Print exactly the part opening with the line containing "housing_left();" and closing with the line containing "imported = [obj", with both of those lines included.

---+---

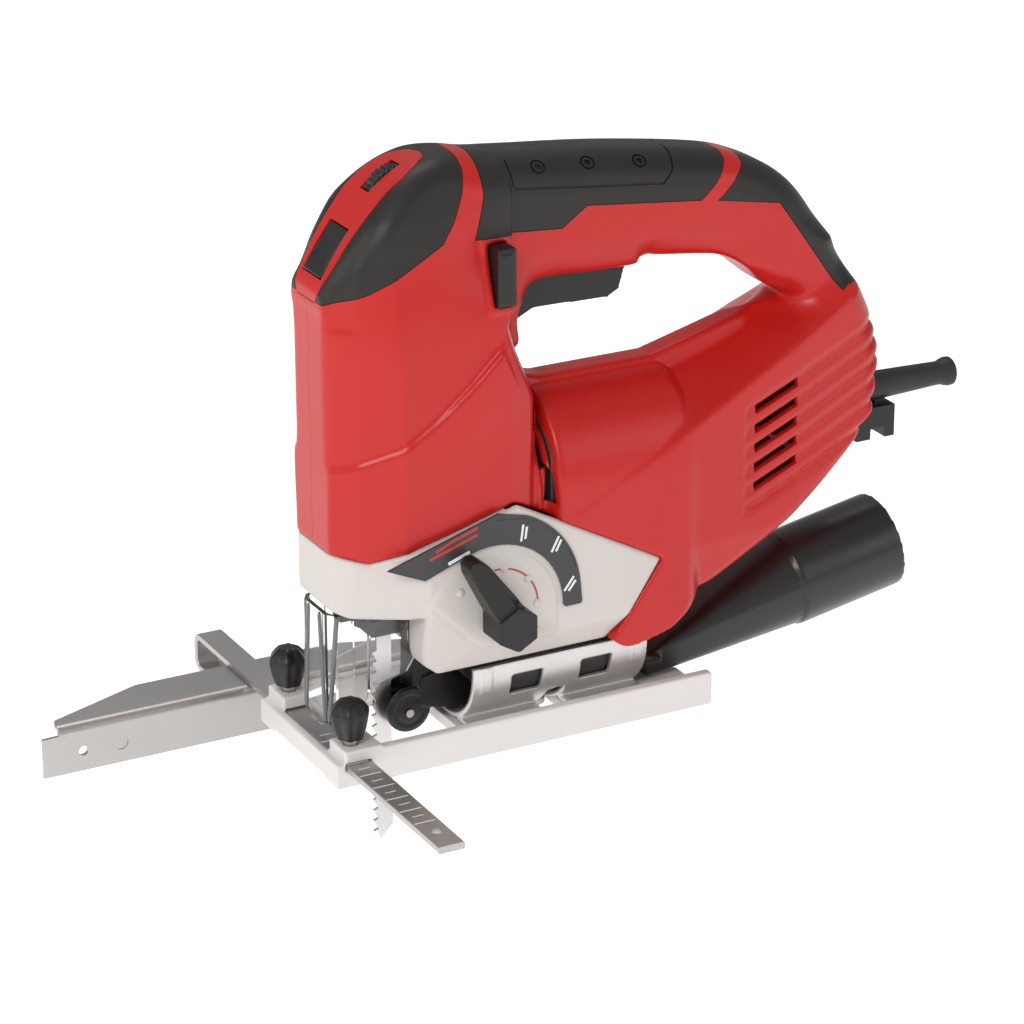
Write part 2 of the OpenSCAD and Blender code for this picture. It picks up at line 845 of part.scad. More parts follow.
// The grooved roller that backs the blade.
module guide_roller() {
    color(BLACK) translate([roller_x, 0, roller_z]) rotate([90, 0, 0]) difference() {
        translate([0, 0, -roller_half]) cylinder(h = 2 * roller_half, r = roller_r);
        translate([0, 0, -roller_half - 1]) cylinder(h = 2 * roller_half + 2, r = 1.55);
        difference() {
            translate([0, 0, -1]) cylinder(h = 2, r = roller_r + 1);
            translate([0, 0, -2]) cylinder(h = 4, r = roller_groove_r);
        }
    }
}

// The pendulum knob: a hub, a finger bar and the shaft into the housing.
module pendulum_knob() {
    color(BLACK) {
        rod_y(-36, -31.6, 12.5, knob_x, knob_z);
        rod_y(-43.5, -36 + eps, 9, knob_x, knob_z);
        rod_y(-31.6 - eps, -7.5, 4, knob_x, knob_z);
        side_cut(-43.5, -36) translate([knob_x, knob_z]) rotate(125)
            polygon([[-10, -4], [-10, 4], [8, 6.5], [22, 5], [26, 1.5], [26, -2.5], [21, -5.5], [8, -6.5]]);
    }
}

// The trigger: a long lever that swings up on the two trunnions at its rear.
module trigger() {
    color(BLACK) {
        side_cut(-6, 6) polygon([[46.5, 165], [46.5, 148], [49.5, 145.5], [56, 148.5], [84, 147.5],
            [88.5, 150], [90.5, 157], [90.5, 165], [84, 167]]);
        rod_y(-6.8, 6.8, 2, trigger_pivot.x, trigger_pivot.y);
    }
}

// The switch over the trigger.
module switch_body() {
    color(BLACK) block([52, -9, 172.5], [94, 9, 190]);
}

// The speed control board in the handle's rear.
module speed_board() {
    color([0.15, 0.35, 0.2]) {
        block([100, -11, 172], [126, 11, 174]);
        block([104, -8, 174], [120, 8, 182]);
    }
}

// The place of the lock button in the left shell, wider by g.
module lock_seat(g) {
    block([31 - g, -30, 157 - g], [39 + g, -12, 180 + g]);
}

// The lock button, on the left side ahead of the trigger.
module lock_button() {
    color(BLACK) {
        block([31, -27.5, 157], [39, -20, 180]);
        block([32.5, -20 - eps, 160], [37.5, -14, 177]);
    }
}

// The speed dial in the nose strip.
module speed_dial() {
    color(BLACK) difference() {
        rod_y(-3.5, 3.5, dial_r, dial_x, dial_z);
        rod_y(-5, 5, 2.05, dial_x, dial_z);
        for (k = [0 : 35]) translate([dial_x, 0, dial_z]) rotate([0, 10 * k, 0]) translate([0, 0, dial_r])
            cube([0.7, 8, 0.9], center = true);
    }
}

// The dial's own pin, held between the shells.
module dial_pin() {
    color(STEEL) rod_y(-8, 8, 2, dial_x, dial_z);
}

// The sloping place of the nose button: its own Z points out of the strip.
module top_button_place() {
    translate([-17.6, 0, 178.8]) rotate([0, -54, 0]) children();
}

// The square button in the nose strip, with a hollowed face.
module top_button() {
    color(BLACK) top_button_place() difference() {
        block([-9, -6.5, -4], [9, 6.5, 0.8]);
        translate([0, 0, 30.3]) rotate([90, 0, 0]) translate([0, 0, -5.5]) cylinder(h = 11, r = 30);
    }
}

// The rubber sleeve where the mains cord leaves the body.
module cord_sleeve() {
    color(BLACK) difference() {
        union() {
            rod_x(sleeve_x0, 229, sleeve_r, 0, sleeve_z);
            rod_x(sleeve_x0, sleeve_x0 + 4.5, sleeve_r + 2, 0, sleeve_z);
            rod_x(225, 229, sleeve_r + 0.8, 0, sleeve_z);
        }
        rod_x(170, 240, cord_r, 0, sleeve_z);
        for (x = [194 : 6 : 218]) difference() {
            rod_x(x, x + 2, sleeve_r + 1, 0, sleeve_z);
            rod_x(x - 1, x + 4, sleeve_r - 0.9, 0, sleeve_z);
        }
    }
}

// The strap that grips the cord inside the body.
module cord_clamp() {
    color(GRIP) difference() {
        block([166, -10, sleeve_z + 2], [174, 10, sleeve_z + 7]);
        rod_x(160, 180, cord_r, 0, sleeve_z);
    }
}

// The clip for the hex key, under the sleeve: an arm with two legs and an upright hole.
module key_clip() {
    color(BLACK) difference() {
        block([clip_x0, -6, clip_z0 - 4], [202, 6, clip_z1]);
        block([clip_x0 - 1, -7, clip_z0 - 5], [186, 7, clip_z0]);
        block([192, -7, clip_z0 - 5], [198, 7, clip_z0]);
        translate([195, 0, clip_z0 - 5]) cylinder(h = 40, r = 2.1);
    }
}

// The base plate: a floor with side rims, a throat for the blade and the guide's two bridges.
module base_plate() {
    color(SILVER) difference() {
        union() {
            block([base_x0, -half_w, 0], [base_x1, half_w, floor_t]);
            both_sides() block([base_x0 + 3, half_w - rim_t, 0], [base_x1, half_w, rim_h]);
            block([base_x0, -half_w, 0], [base_x0 + 3.2, half_w, 8.6]);
            block([base_x0, -half_w, 0], [throat_x0, half_w, bar_top - bar_t - 0.1]);
            block([throat_x0 - 2.5, -half_w, 0], [throat_x0, half_w, 9.4]);
            both_sides() block([base_x0 + 3, bridge_y - 6.5, 0], [throat_x0, bridge_y + 6.5, bridge_top]);
        }
        block([throat_x0, rim_t - half_w, -1], [throat_x1, half_w - rim_t, 20]);
        block([bar_x - bar_w / 2 - bar_play, -50, bar_top - bar_t - 0.1],
            [bar_x + bar_w / 2 + bar_play, 50, bar_top + 0.5]);
        rod_x(cradle_x0 - 1, cradle_x1 + 30, cradle_out + 0.05, 0, tilt_z);
        block([tilt_screw_x - screw_room, -17, -1], [tilt_screw_x + screw_room, 17, 10]);
        block([base_x0 - 1, -20, -1], [base_x0 + 3, 20, 1]);
        both_sides() translate([bar_x, bridge_y, 0]) cylinder(h = 30, r = 2.5);
    }
}

// The half-round cradle on the base plate, with its feet, index ribs and dust windows.
module bevel_cradle() {
    color(SILVER) difference() {
        union() {
            intersection() {
                rod_x(cradle_x0, cradle_x1, cradle_out, 0, tilt_z);
                block([0, -40, 0], [200, 40, tilt_z + eps]);
            }
            block([cradle_x0, -cradle_out, tilt_z], [cradle_x1, cradle_out, cradle_rim]);
            both_sides() {
                block([cradle_x0, 9, floor_t], [tilt_screw_x - screw_room, 25, 6.5]);
                block([tilt_screw_x + screw_room, 9, floor_t], [cradle_x1, 25, 6.5]);
            }
            index_ribs();
        }
        rod_x(cradle_x0 - 1, cradle_x1 + 1, cradle_in, 0, tilt_z);
        block([cradle_x0 - 1, -cradle_in, tilt_z], [cradle_x1 + 1, cradle_in, 60]);
        for (x = [39, 66]) block([x, -40, 15], [x + 12, 40, 23]);
        block([tilt_screw_x - 3.3, -18, 0], [tilt_screw_x + 3.3, 18, 14]);
    }
}

// The three index ribs at each end of the cradle's rims.
module index_ribs() {
    intersection() {
        rod_x(cradle_x0, cradle_x1, cradle_out + 0.45, 0, tilt_z);
        both_sides() for (x = [cradle_x0 + 3, cradle_x1 - 6]) for (i = [0 : 2])
            block([x + 1.6 * i, 15, 18], [x + 1.6 * i + 0.9, 30, cradle_rim]);
    }
}

// A thumb screw of the parallel guide at y = s * bridge_y.
module guide_knob(s) {
    color(BLACK) translate([bar_x, s * bridge_y, 0]) {
        translate([0, 0, bar_top + 0.2]) cylinder(h = 6, r = 2.45);
        translate([0, 0, bridge_top + 0.6]) cylinder(h = 5, r1 = 4.6, r2 = 5.6);
        translate([0, 0, bridge_top + 5.5]) cylinder(h = 6, r = 6.2);
        for (k = [0 : 5]) rotate(60 * k) translate([5.3, 0, bridge_top + 5.5]) cylinder(h = 6, r = 1.2);
        translate([0, 0, bridge_top + 11.5 - eps]) cylinder(h = 4.8, r1 = 6.2, r2 = 2.4);
    }
}

// The thumb screw on the left side.
module guide_knob_left() {
    guide_knob(-1);
}

// The thumb screw on the right side.
module guide_knob_right() {
    guide_knob(1);
}

// The guide bar: flat steel, hooked over at its far end, with a scale of 10 mm marks.
module guide_bar() {
    x0 = bar_x - bar_w / 2;
    x1 = bar_x + bar_w / 2;
    y1 = bar_y0 + bar_len;
    color(ZINC) difference() {
        union() {
            block([x0, bar_y0, bar_top - bar_t], [x1, y1, bar_top]);
            block([x0, y1 - bar_t, bar_top - 14], [x1, y1, bar_top - eps]);
            block([x0, y1 - 22, bar_top - 14], [x1, y1 - eps, bar_top - 14 + bar_t]);
        }
        translate([bar_x, bar_y0 + 11, -1]) cylinder(h = 20, r = 2);
        for (i = [0 : 7]) block([x0 - 1, bar_y0 + 18 + 10 * i, bar_top - 0.25],
            [x1 - 1, bar_y0 + 18.5 + 10 * i, bar_top + 1]);
    }
}

// The fence: an L of sheet steel under the guide bar, with a tapered top flange.
module guide_fence() {
    x0 = bar_x - fence_len / 2;
    x1 = bar_x + fence_len / 2;
    top = bar_top - bar_t;
    color(ZINC) difference() {
        union() {
            block([x0, fence_y, top - fence_h], [x1, fence_y + 1.6, top]);
            translate([0, 0, top - 1.6]) linear_extrude(1.6)
                polygon([[x0 + 6, fence_y], [x1 - 6, fence_y], [x1 - 7, fence_y + 7],
                    [bar_x + 40, fence_y + 21], [bar_x - 40, fence_y + 21], [x0 + 7, fence_y + 7]]);
        }
        block([x0 - 1, fence_y - 1, top - 2.2], [x0 + 6, fence_y + 3, top + 1]);
        block([x1 - 6, fence_y - 1, top - 2.2], [x1 + 1, fence_y + 3, top + 1]);
        for (s = [-1, 1]) rod_y(fence_y - 1, fence_y + 4, 1.75, bar_x + s * (fence_len / 2 - 15), top - 10.3);
    }
}

// The frame of the hose socket: its own Z runs out along the socket.
module nozzle_frame() {
    translate(nozzle_end) rotate([0, 90 - nozzle_tilt, 0]) children();
}

// The dust outlet: a hose socket, a flattened neck and the plug in the cradle's rear.
module dust_nozzle() {
    color(BLACK) difference() {
        union() {
            nozzle_frame() translate([0, 0, -nozzle_bore_len])
                cylinder(h = nozzle_bore_len, r = nozzle_r);
            hull() {
                nozzle_frame() translate([0, 0, 2 - nozzle_bore_len])
                    cylinder(h = 1, r = nozzle_r - 0.6, $fn = 32);
                block([97, -12, 6.2], [98, 12, plug_z1 - 0.3]);
            }
            plug_form(cradle_in - 0.4, plug_x0, 102, plug_z1);
        }
        nozzle_frame() translate([0, 0, -nozzle_bore_len])
            cylinder(h = nozzle_bore_len + 1, r = nozzle_bore_r);
        hull() {
            nozzle_frame() translate([0, 0, 1 - nozzle_bore_len])
                cylinder(h = 1, r = nozzle_bore_r - 0.8, $fn = 32);
            block([97, -9, 8], [98, 9, plug_z1 - 2]);
        }
        block([plug_x0 - 1, -9.5, 7.7], [99, 9.5, plug_z1 - 1.7]);
    }
}

// The part of a round bar along X that lies below z1.
module plug_form(r, x0, x1, z1) {
    intersection() {
        rod_x(x0, x1, r, 0, tilt_z);
        block([x0 - 1, -30, 0], [x1 + 1, 30, z1]);
    }
}

housing_left();
housing_right();
housing_screws();
nose_cheeks();
nose_strip();
handle_grip();
rear_grip();
gear_housing();
gear_housing_screws();
step_plate();
saddle();
saddle_screws();
gear_frame();
gear_axle();
plunger_bushes();
dust_seal();
field_core();
field_coils();
front_bearing();
rear_bearing();
bearing_cup();
brush_guides();
carbon_brushes();
switch_body();
speed_board();
dial_pin();
cord_sleeve();
cord_clamp();
key_clip();
blade_guard();
lever_pin();
armature_shaft();
armature_core();
armature_windings();
commutator();
fan();
drive_gear();
crank_pin();
balance_weight();
plunger_rod();
yoke();
blade_clamp();
clamp_lever();
saw_blade();
pendulum_lever();
roller_axle();
guide_roller();
pendulum_knob();
trigger();
lock_button();
speed_dial();
top_button();
tilt_screw();
base_plate();
bevel_cradle();
guide_knob_left();
guide_knob_right();
guide_bar();
guide_fence();
dust_nozzle();
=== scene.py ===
import math

import bmesh
import bpy
import numpy as np
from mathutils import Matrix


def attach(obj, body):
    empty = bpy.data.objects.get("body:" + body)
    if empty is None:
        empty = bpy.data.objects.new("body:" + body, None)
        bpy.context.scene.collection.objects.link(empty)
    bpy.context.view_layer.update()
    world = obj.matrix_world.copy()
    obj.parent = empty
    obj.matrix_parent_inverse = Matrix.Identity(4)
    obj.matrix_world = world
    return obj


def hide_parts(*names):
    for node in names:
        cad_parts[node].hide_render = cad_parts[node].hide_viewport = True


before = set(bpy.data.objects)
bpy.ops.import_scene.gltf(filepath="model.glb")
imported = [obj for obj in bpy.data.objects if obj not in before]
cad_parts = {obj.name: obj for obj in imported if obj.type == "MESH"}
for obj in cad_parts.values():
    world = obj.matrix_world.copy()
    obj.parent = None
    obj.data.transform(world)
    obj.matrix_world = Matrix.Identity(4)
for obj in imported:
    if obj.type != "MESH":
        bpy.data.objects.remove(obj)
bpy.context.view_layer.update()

import openvdb
from mathutils import Matrix, Vector

# ---------------------------------------------------------------------------
# The bench. A pale floor, four soft lamps and a long lens to the tool's left
# front. Nothing here belongs to the tool itself.
MM = 0.001
LENS_MM = 140.5
EYE = Vector((-0.5428, -1.1214, 0.5917))
SWING, TIP, LEAN = math.radians(-27.88), math.radians(22.223), math.radians(-0.151)
FLOOR_Z = -0.0405
FLOOR_HALF = 6
TOOL_MIDDLE = Vector((0.08, 0, 0.08))


def point_camera(camera):
    right = Vector((math.cos(SWING), math.sin(SWING), 0))
    back = Vector((math.sin(SWING) * math.cos(TIP), -math.cos(SWING) * math.cos(TIP), math.sin(TIP)))
    up = back.cross(right)
    tilted_right = right * math.cos(LEAN) + up * math.sin(LEAN)
    tilted_up = up * math.cos(LEAN) - right * math.sin(LEAN)
    turn = Matrix((tilted_right, tilted_up, back)).transposed()
    camera.matrix_world = Matrix.Translation(EYE) @ turn.to_4x4()


lens = bpy.data.cameras.new("bench_camera")
lens.lens = LENS_MM
lens.sensor_width = 36
lens.clip_end = 20
camera = bpy.data.objects.new("bench_camera", lens)
bpy.context.scene.collection.objects.link(camera)
point_camera(camera)
bpy.context.scene.camera = camera


def soft_lamp(name, place, size, power):
    lamp = bpy.data.lights.new(name, "AREA")
    lamp.shape = "DISK"
    lamp.size = size
    lamp.energy = power
    stand = bpy.data.objects.new(name, lamp)
    bpy.context.scene.collection.objects.link(stand)
    stand.location = place
    stand.rotation_euler = (TOOL_MIDDLE - stand.location).to_track_quat("-Z", "Y").to_euler()
    return stand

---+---

**SOLUTION FOR THIS EXERCISE**.
housing_left();
housing_right();
housing_screws();
nose_cheeks();
nose_strip();
handle_grip();
rear_grip();
gear_housing();
gear_housing_screws();
step_plate();
saddle();
saddle_screws();
gear_frame();
gear_axle();
plunger_bushes();
dust_seal();
field_core();
field_coils();
front_bearing();
rear_bearing();
bearing_cup();
brush_guides();
carbon_brushes();
switch_body();
speed_board();
dial_pin();
cord_sleeve();
cord_clamp();
key_clip();
blade_guard();
lever_pin();
armature_shaft();
armature_core();
armature_windings();
commutator();
fan();
drive_gear();
crank_pin();
balance_weight();
plunger_rod();
yoke();
blade_clamp();
clamp_lever();
saw_blade();
pendulum_lever();
roller_axle();
guide_roller();
pendulum_knob();
trigger();
lock_button();
speed_dial();
top_button();
tilt_screw();
base_plate();
bevel_cradle();
guide_knob_left();
guide_knob_right();
guide_bar();
guide_fence();
dust_nozzle();
=== scene.py ===
import math

import bmesh
import bpy
import numpy as np
from mathutils import Matrix


def attach(obj, body):
    empty = bpy.data.objects.get("body:" + body)
    if empty is None:
        empty = bpy.data.objects.new("body:" + body, None)
        bpy.context.scene.collection.objects.link(empty)
    bpy.context.view_layer.update()
    world = obj.matrix_world.copy()
    obj.parent = empty
    obj.matrix_parent_inverse = Matrix.Identity(4)
    obj.matrix_world = world
    return obj


def hide_parts(*names):
    for node in names:
        cad_parts[node].hide_render = cad_parts[node].hide_viewport = True


before = set(bpy.data.objects)
bpy.ops.import_scene.gltf(filepath="model.glb")
imported = [obj for obj in bpy.data.objects if obj not in before]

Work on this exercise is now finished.